WASHINGTON —Rep. Emanuel Cleaver, D-Mo., sent a letter to two virtual currency associations on Thursday asking them to adopt practices to curb hate groups from using anonymous payment technologies to fund themselves.
Cleaver, a member of the House Financial Services Committee, cited reports that some of the hate groups that surfaced during the violent Charlottesville, Va., “Unite the Right” rally in August are reportedly using cryptocurrencies to fund their operations after getting shut out by other financial services providers.
“I am concerned both that the bitcoin ecosystem may be providing a welcoming environment for the funding of campaigns of hatred and hostility, and that the movement of funds among anonymous white supremacist accounts will be increasingly difficult to monitor,” Cleaver said in the letter to Perianne Boring, founder and president of the Digital Chamber of Commerce, and Brock Pierce, chairman of the Bitcoin Foundation.
“I would like to know what steps your members are taking to ensure that the bitcoin services they provide are not being used to facilitate radical campaigns of abuse, harassment and/or violence against Americans,” the congressman wrote.

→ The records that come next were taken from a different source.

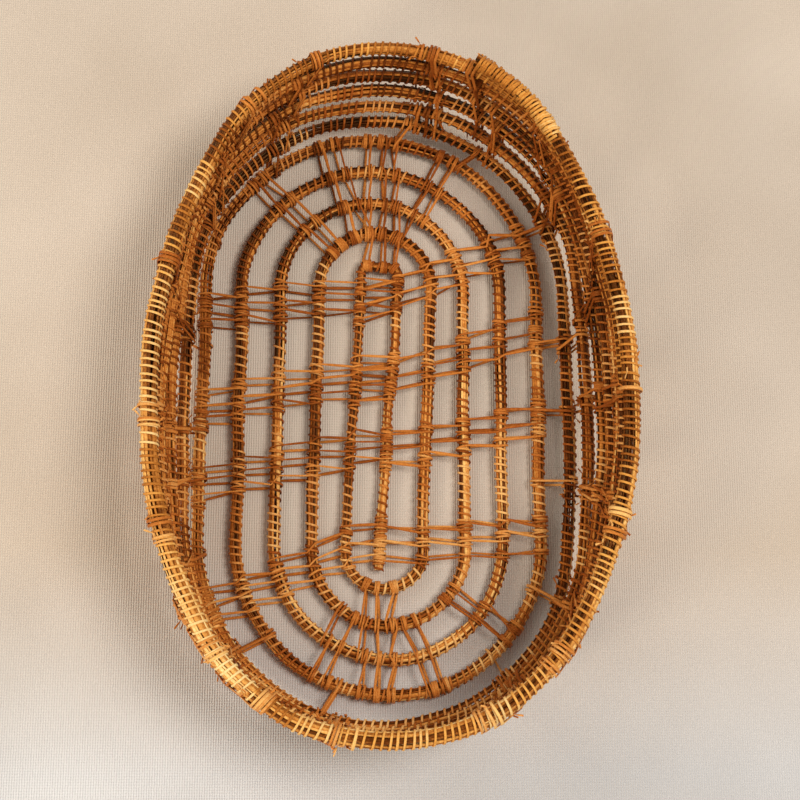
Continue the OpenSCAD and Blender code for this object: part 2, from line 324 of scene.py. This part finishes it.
class Tree:
    """A Geometry Nodes tree with named inputs, ending in Realize Instances and Set Material."""

    def __init__(self, name, inputs):
        self.tree = bpy.data.node_groups.new(name, "GeometryNodeTree")
        face = self.tree.interface
        face.new_socket("Path", in_out="INPUT", socket_type="NodeSocketGeometry")
        self.ids = {}
        for label, kind in (*inputs, ("Finish", "Material")):
            socket = face.new_socket(label, in_out="INPUT", socket_type="NodeSocket" + kind)
            self.ids[label] = socket.identifier
        face.new_socket("Geometry", in_out="OUTPUT", socket_type="NodeSocketGeometry")
        self.start = self.tree.nodes.new("NodeGroupInput")

    def node(self, kind, settings=None, **inputs):
        n = self.tree.nodes.new(kind)
        for key, value in (settings or {}).items():
            setattr(n, key, value)
        for key, value in inputs.items():
            self.feed(n.inputs[int(key[1:])] if key[1:].isdigit() else n.inputs[key.replace("_", " ")], value)
        return n

    def feed(self, socket, value):
        if isinstance(value, bpy.types.NodeSocket):
            self.tree.links.new(value, socket)
        elif isinstance(value, bpy.types.Node):
            self.tree.links.new(value.outputs[0], socket)
        else:
            socket.default_value = value

    def given(self, label):
        return self.start.outputs[label]

    def math(self, operation, a, b=0.0, c=0.0):
        return self.node("ShaderNodeMath", {"operation": operation}, i0=a, i1=b, i2=c).outputs[0]

    def vector(self, operation, a, b=(0, 0, 0), scale=1.0):
        n = self.node("ShaderNodeVectorMath", {"operation": operation}, i0=a)
        if operation == "SCALE":
            self.feed(n.inputs["Scale"], scale)
        else:
            self.feed(n.inputs[1], b)
        return n.outputs[0]

    def attribute(self, name, kind="FLOAT"):
        n = self.node("GeometryNodeInputNamedAttribute", {"data_type": kind})
        n.inputs["Name"].default_value = name
        return n.outputs["Attribute"]

    def store(self, geometry, name, value, kind="FLOAT"):
        settings = {"data_type": kind, "domain": "POINT"}
        n = self.node("GeometryNodeStoreNamedAttribute", settings, Geometry=geometry)
        n.inputs["Name"].default_value = name
        self.feed(n.inputs["Value"], value)
        return n.outputs[0]

    def noise(self, at, scale, w):
        """Smooth noise along a length, mostly from -1 to 1, for each w. Its scale is per metre."""
        point = self.node("ShaderNodeCombineXYZ", i0=at, i1=w).outputs[0]
        n = self.node("ShaderNodeTexNoise", {"noise_dimensions": "3D"}, Vector=point, Scale=scale, Detail=1.0)
        return self.math("MULTIPLY_ADD", n.outputs[0], 4.0, -2.0)

    def white_noise(self, number, seed):
        """A random number from 0 to 1 that goes with a whole number and a seed."""
        point = self.node("ShaderNodeCombineXYZ", i0=number, i1=seed).outputs[0]
        return self.node("ShaderNodeTexWhiteNoise", {"noise_dimensions": "2D"}, Vector=point).outputs[0]

    def stepped_path(self):
        """The given path as a curve, with its points a step apart."""
        curve = self.node("GeometryNodeMeshToCurve", Mesh=self.given("Path")).outputs[0]
        return self.node("GeometryNodeResampleCurve", {"mode": "LENGTH"}, Curve=curve,
                         Length=self.given("Step")).outputs[0]

    def profile(self, width, thickness):
        circle = self.node("GeometryNodeCurvePrimitiveCircle", {"mode": "RADIUS"},
                           Resolution=PROFILE_SIDES, Radius=0.5)
        size = self.node("ShaderNodeCombineXYZ", i0=thickness, i1=width, i2=1.0).outputs[0]
        return self.node("GeometryNodeTransform", Geometry=circle.outputs[0], Scale=size).outputs[0]

    def sweep(self, curve, normal, scale, profile):
        """Sweeps the profile along the curve, with its thin way along the normal."""
        turned = self.node("GeometryNodeSetCurveNormal", {"mode": "FREE"}, Curve=curve, Normal=normal)
        made = self.node("GeometryNodeCurveToMesh", Curve=turned, Profile_Curve=profile, Scale=scale,
                         Fill_Caps=True)
        smooth = self.node("GeometryNodeSetShadeSmooth", i0=made.outputs[0]).outputs[0]
        whole = self.node("GeometryNodeRealizeInstances", Geometry=smooth).outputs[0]
        done = self.node("GeometryNodeSetMaterial", Geometry=whole, Material=self.given("Finish")).outputs[0]
        end = self.tree.nodes.new("NodeGroupOutput")
        self.feed(end.inputs[0], done)

    def curve_frame(self):
        """The curve's level way across and its way up, at each point."""
        along = self.node("GeometryNodeInputTangent").outputs[0]
        across = self.vector("NORMALIZE", self.vector("CROSS_PRODUCT", along, tuple(UP)))
        up = self.vector("CROSS_PRODUCT", across, along)
        return across, up

    def round_the_path(self, across, up, angle):
        return self.vector("ADD", self.vector("SCALE", across, scale=self.math("COSINE", angle)),
                           self.vector("SCALE", up, scale=self.math("SINE", angle)))


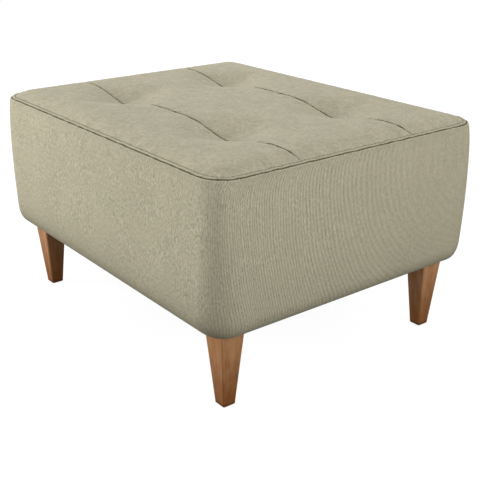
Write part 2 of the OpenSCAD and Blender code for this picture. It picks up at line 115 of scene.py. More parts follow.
class Graph:
    """The node tree of one material, or of the world."""

    def __init__(self, name: str, kind: str = "materials") -> None:
        """Makes an empty material or world.

        Args:
            name: Its name.
            kind: Which of Blender's lists it goes to.
        """
        self.owner = getattr(bpy.data, kind).new(name)
        self.owner.use_nodes = True
        self.tree = self.owner.node_tree
        self.tree.nodes.clear()

    def node(self, kind: str, inputs: dict, output: int | str = 0, **settings: object) -> Signal | None:
        """Adds a node.

        Args:
            kind: The node's type, after the ShaderNode that all have in common.
            inputs: A value or a signal for each socket, by its name or number.
            output: The socket that is handed back.
            settings: What is set on the node first.

        Returns:
            The chosen output, if the node has any.
        """
        made = self.tree.nodes.new("ShaderNode" + kind)
        for key, value in settings.items():
            setattr(made, key, value)
        for key, value in inputs.items():
            if isinstance(value, Signal):
                self.tree.links.new(value.socket, made.inputs[key])
            else:
                made.inputs[key].default_value = value
        return Signal(self, made.outputs[output]) if made.outputs else None

    def math(self, operation: str, *values: "Signal | float") -> Signal:
        """A Math node on numbers."""
        return self.node("Math", dict(enumerate(values)), operation=operation)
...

Cleaver pointed to crowdfunding platforms and a “major transaction services company” that took steps to tighten rules to prevent their services from being used to fund hate and violence after Charlottesville.

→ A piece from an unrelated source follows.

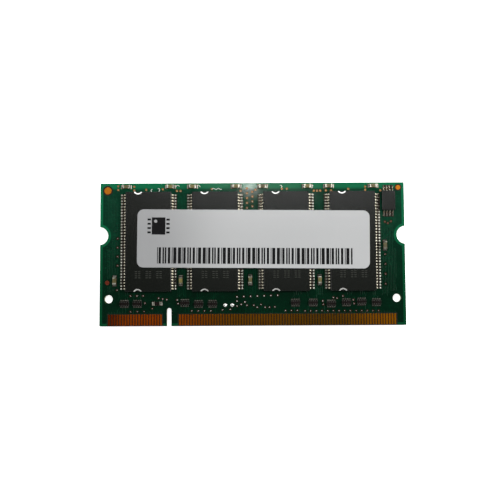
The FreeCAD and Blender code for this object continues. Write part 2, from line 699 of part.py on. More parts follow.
def resistor_coat(length, width, height):
    """The dark glass coat on top of the plate, between the terminals."""
    size = (length - 2 * TERMINAL_DEPTH, width, RESISTOR_COAT)
    return centred_box(*size, 0, 0, BOARD_FRONT + height - TERMINAL_WALL)


def two_terminal_resistor():
    length, width, height = RESISTOR
    solder = end_fillet(length / 2, CAPACITOR_PAD_SPAN[1], width * END_SOLDER_WIDTH,
                        height * RESISTOR_SOLDER_CLIMB)
    return {
        "plate": [resistor_block(length, width, height)],
        "coat": [resistor_coat(length, width, height)],
        "terminals": both_ends(wrap_terminal(width, length, height)),
        "solder": both_ends(solder),
        "pads": two_terminal_pads(),
    }


def resistor_array():
    """Four resistors on one plate, its terminals towards +X and -X."""
    width, length, height = ARRAY
    rows = [(index - (ARRAY_COUNT - 1) / 2) * ARRAY_PITCH for index in range(ARRAY_COUNT)]
    terminal = wrap_terminal(ARRAY_TERMINAL_WIDTH, length, height)
    low, high = ARRAY_PAD_SPAN
    solder = end_fillet(length / 2, high, ARRAY_TERMINAL_WIDTH, height * RESISTOR_SOLDER_CLIMB)
    pad = centred_box(high - low, ARRAY_TERMINAL_WIDTH, COPPER, (low + high) / 2, 0, BOARD_FRONT - COPPER)
    groups = {"terminals": terminal, "solder": solder, "pads": pad}
    pieces = {"plate": [resistor_block(length, width, height)],
              "coat": [resistor_coat(length, width, height)]}
    for name, piece in groups.items():
        pieces[name] = [end.translated(point(0, y)) for end in both_ends(piece) for y in rows]
    return pieces


def solder_dome():
    """A cap of solder on a round test land."""
    sphere_radius = (DOME_RADIUS ** 2 + DOME_HEIGHT ** 2) / (2 * DOME_HEIGHT)
    ball = Part.makeSphere(sphere_radius, point(0, 0, BOARD_FRONT + DOME_HEIGHT - sphere_radius))
    block = centred_box(4 * DOME_RADIUS, 4 * DOME_RADIUS, 2 * DOME_HEIGHT, 0, 0, BOARD_FRONT)
    return ball.common(block)


def add(store, pieces, names, x, y, turned=False):
    """Place some of a part's pieces and gather each under the node name it belongs to."""
    for piece_name, node in names.items():
        store.setdefault(node, []).extend(placed(pieces[piece_name], x, y, turned))


def face_parts(face, on_front):
    """Everything soldered to one face, as node name to solids, modelled as on the front face."""
    nodes = {}
    soldering = {"solder": "solder_joints_" + face, "pads": "pads_" + face}
    chip = memory_chip()
    for index, x in enumerate(CHIP_X):
        name = "memory_chip_" + face + "_" + str(index + 1)
        names = {"body": name + "_body", "leads": name + "_leads", "die": name + "_die"}
        add(nodes, chip, {**names, **soldering}, x, from_edge(CHIP_FROM_EDGE))
    if on_front:
        names = {part: "presence_chip_" + part for part in ("body", "leads", "die")}
        add(nodes, presence_chip(), {**names, **soldering}, EEPROM_X, from_edge(EEPROM_FROM_EDGE), True)
    names = {"body": "capacitors_" + face, "terminals": "capacitor_caps_" + face}
    for x, y, upright in capacitor_places():
        add(nodes, capacitor(), {**names, **soldering}, x, y, upright)
    names = {"plate": "array_plates_" + face, "coat": "array_coats_" + face}
    names["terminals"] = "array_terminals_" + face
    for x, distance in ARRAYS:
        add(nodes, resistor_array(), {**names, **soldering}, x, from_edge(distance), True)
    names = {"plate": "resistor_plates", "coat": "resistor_coats", "terminals": "resistor_terminals"}
    add(nodes, two_terminal_resistor(), {**names, **soldering}, RESISTOR_AT[0], from_edge(RESISTOR_AT[1]))
    for x, distance in DOMES:
        y = from_edge(distance)
        nodes[soldering["solder"]].append(solder_dome().translated(point(x, y)))
        land = Part.makeCylinder(DOME_RADIUS, COPPER, point(x, y, BOARD_FRONT - COPPER))
        nodes[soldering["pads"]].append(land)
    return nodes


def soldered_parts():
    """Write the parts of both faces; nodes named without a face gather pieces from both."""
    nodes = face_parts("front", True)
    for node, solids in face_parts("rear", False).items():
        nodes.setdefault(node, []).extend(on_rear(solid) for solid in solids)
    for node, solids in nodes.items():
        save(node, solids)


def bar_widths():
    """Made-up bar and gap widths, in modules, that fill the code's length."""
    modules_left = round(BAR_CODE_LENGTH / BAR_MODULE)
    widths = []
    step = 0
    while modules_left > 0:
        bar = 1 + (step * step + 3 * step) // 2 % 4
        gap = 1 + (5 * step + step // 4) % 2
        widths.append((min(bar, modules_left), gap))
        modules_left -= bar + gap
        step += 1
    return widths


def label_print():
    """A plain code of bars and a small pictogram of a chip, about the label's centre."""
    z = CHIP_FRONT + LABEL_THICKNESS
    prints = []
    x = BAR_CODE_START
    for bar, gap in bar_widths():
        prints.append(Part.makeBox(bar * BAR_MODULE, BAR_HEIGHT, PRINT_THICKNESS, point(x, BAR_CODE_BASE, z)))
        x += (bar + gap) * BAR_MODULE
    return prints + chip_pictogram(z)


def chip_pictogram(z):
    """A solid block with a dot left open in one corner and short pins along two sides."""
    wide, tall = MARK_BODY
    centre_x, centre_y = MARK_AT
    block = rectangle_wire(centre_x - wide / 2, centre_y - tall / 2, centre_x + wide / 2,
                           centre_y + tall / 2, z)
    dot = disc_wire(MARK_DOT_RADIUS, centre_x - wide / 2 + MARK_DOT_INSET,
                    centre_y + tall / 2 - MARK_DOT_INSET, z)
    pieces = [holed_face(block, [dot]).extrude(point(0, 0, PRINT_THICKNESS))]
    for side in (-1, 1):
        pin_x = centre_x + side * (wide / 2 + MARK_PIN_GAP + MARK_PIN[0] / 2)
        for index in range(MARK_PINS):
            pin_y = centre_y + (index - (MARK_PINS - 1) / 2) * MARK_PIN_PITCH
            pieces.append(centred_box(*MARK_PIN, PRINT_THICKNESS, pin_x, pin_y, z))
    return pieces


def label():
    """Write the paper label, stuck slightly askew across the front chips, and its print."""
    half_x = LABEL_SIZE[0] / 2
    half_y = LABEL_SIZE[1] / 2
    corners = [point(-half_x, -half_y, CHIP_FRONT), point(half_x, -half_y, CHIP_FRONT)]
    corners += [point(half_x, half_y, CHIP_FRONT), point(-half_x, half_y, CHIP_FRONT)]
    paper = Part.Face(rounded_wire(corners, [LABEL_CORNER] * 4)).extrude(point(0, 0, LABEL_THICKNESS))
    centre = point(LABEL_AT[0], from_edge(LABEL_AT[1]))
    for name, solids in (("label_paper", [paper]), ("label_print", label_print())):
        save(name, [solid.rotated(point(0, 0), UP, LABEL_TURN).translated(centre) for solid in solids])


os.makedirs("parts", exist_ok=True)
board_layers()
via_barrels()
edge_contacts()
alignment_marks()
soldered_parts()
label()
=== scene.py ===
import itertools
import json
import math
import random

import bmesh
import bpy
from mathutils import Matrix, Vector


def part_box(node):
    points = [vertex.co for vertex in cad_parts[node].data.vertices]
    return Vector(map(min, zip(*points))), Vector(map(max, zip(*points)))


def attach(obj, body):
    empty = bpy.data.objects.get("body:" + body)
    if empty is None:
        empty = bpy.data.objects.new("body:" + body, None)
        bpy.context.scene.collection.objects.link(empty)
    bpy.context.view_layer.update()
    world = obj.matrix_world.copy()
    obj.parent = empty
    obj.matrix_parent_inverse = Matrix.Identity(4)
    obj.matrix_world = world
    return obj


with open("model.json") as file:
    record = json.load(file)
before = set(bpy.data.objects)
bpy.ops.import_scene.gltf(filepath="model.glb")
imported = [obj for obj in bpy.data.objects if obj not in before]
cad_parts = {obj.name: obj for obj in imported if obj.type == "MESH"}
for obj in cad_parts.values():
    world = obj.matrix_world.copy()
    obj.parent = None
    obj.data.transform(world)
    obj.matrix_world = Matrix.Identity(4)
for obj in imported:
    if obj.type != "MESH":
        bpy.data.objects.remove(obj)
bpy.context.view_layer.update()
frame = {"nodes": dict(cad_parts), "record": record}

# A small-outline memory module: the CAD nodes carry procedural materials, and added pieces give
# the low relief of the copper tracks, the chips' laser strokes, and white arcs and a wave near the top
# edge.
# Blender's unit is the metre. Sizes here are in millimetres, and MM turns them into metres; only
# the floor, its glow and the lamps are given in metres.
MM = 0.001
rng = random.Random(20)


# ---------------------------------------------------------------- what the frame says

def box_mm(node):
    """A node's lowest and highest corner, in millimetres."""
    low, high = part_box(node)
    return Vector(low) / MM, Vector(high) / MM


BOARD_LOW, BOARD_HIGH = box_mm("pcb_core")
SURFACE = {"front": box_mm("solder_mask_front")[1].z, "rear": box_mm("solder_mask_rear")[0].z}
OUTWARD = {"front": 1, "rear": -1}
CHIPS = {face: ["memory_chip_" + face + "_" + str(index) for index in range(1, 5)]
         for face in ("front", "rear")}
MOUNTS = {mount["name"]: mount for mount in frame["record"]["mounts"]}
LATCH_NOTCH = Vector(MOUNTS["latch_notch_right"]["pos_m"]) / MM
LATCH_NOTCH_RADIUS = MOUNTS["latch_notch_right"]["dims"]["r_mm"]


def from_edge(distance):
    """The y of a line this far from the contact edge."""
    return BOARD_LOW.y + distance


def middle(box):
    """The middle of a flat box given as (x low, y low, x high, y high)."""
    return (box[0] + box[2]) / 2, (box[1] + box[3]) / 2


def islands(node):
    """The flat box of each separate solid in a node, sorted."""
    mesh = frame["nodes"][node].data
    matched = {}
    leader = []
    for index, vertex in enumerate(mesh.vertices):
        place = tuple(round(value / MM, 4) for value in vertex.co)
        leader.append(matched.setdefault(place, index))

    def root(index):
        while leader[index] != index:
            leader[index] = leader[leader[index]]
            index = leader[index]
        return index

    for edge in mesh.edges:
        first, second = root(edge.vertices[0]), root(edge.vertices[1])
        leader[max(first, second)] = min(first, second)
    boxes = {}
    for index, vertex in enumerate(mesh.vertices):
        x, y = vertex.co.x / MM, vertex.co.y / MM
        low_x, low_y, high_x, high_y = boxes.get(root(index), (x, y, x, y))
        boxes[root(index)] = (min(low_x, x), min(low_y, y), max(high_x, x), max(high_y, y))
    return sorted(boxes.values())


# ---------------------------------------------------------------- node graphs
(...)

Apple Pay reportedly dropped support for websites that sold white supremacist merchandise.
Cleaver said cryptocurrency has “tremendous potential that should not be dismissed” but asked that the bitcoin community take steps to police itself.

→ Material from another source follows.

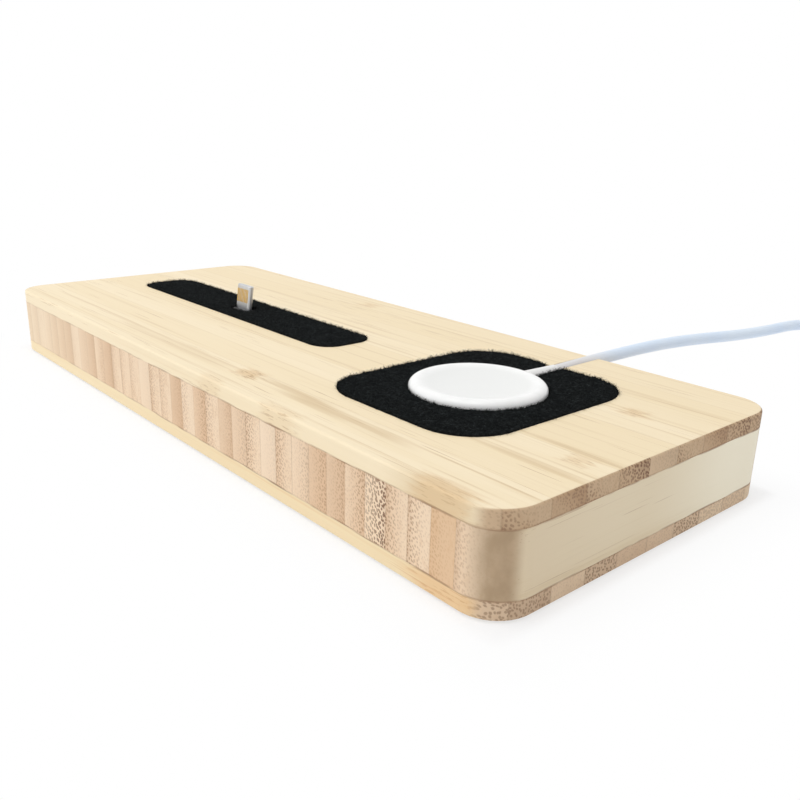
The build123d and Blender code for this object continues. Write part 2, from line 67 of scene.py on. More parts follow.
# The lead's route and coil: the model's tube, a little straighter where the picture shows it
cord_diameter = 2.8 * MM
cord_exit = Vector((55.0, 24.8, 17.4)) * MM
coil_x = 103.0 * MM
coil_y = 123.3 * MM
coil_middle_radius = 16.8 * MM
coil_turn_gap = 0.6 * MM
coil_quarters = 29
coil_inmost_quarter = 14
coil_rise_quarters = 2
coil_steps_per_quarter = 4
lead_in = 3.0 * MM
lead_out_length = 18.0 * MM
plug_axis_height = 3.8 * MM
coil_pitch = cord_diameter + coil_turn_gap
quarter_shift = coil_pitch / 4
inmost_radius = coil_middle_radius - coil_inmost_quarter * quarter_shift / 2
first_radius = inmost_radius + coil_inmost_quarter * quarter_shift
low_layer = cord_diameter / 2
high_layer = low_layer + coil_pitch
cord_route = [
    cord_exit,
    Vector((55.0, 42.0, 17.7)) * MM,
    Vector((58.3, 66.0, 18.7)) * MM,
    Vector((64.3, 95.0, 17.5)) * MM,
    Vector((67.0, 120.0, 18.0)) * MM,
    Vector((70.5, 136.5, 12.2)) * MM,
    Vector((81.0, 145.2, 7.0)) * MM,
    Vector((92.5 * MM, coil_y + first_radius, high_layer)),
    Vector((coil_x - lead_in, coil_y + first_radius, high_layer)),
]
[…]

“Government with all of its procedures and complexities, may move slower than the pace of the technology at times, but does and will continue to rely on the private sector to implement timely responses to matters of technological concern,” Cleaver wrote.
“I would be pleased to learn that your members are adopting terms and service that would result in restrictions or closure of accounts that facilitate such reprehensible uses," he added, "but, more importantly, I am eager to know where your organization stands.”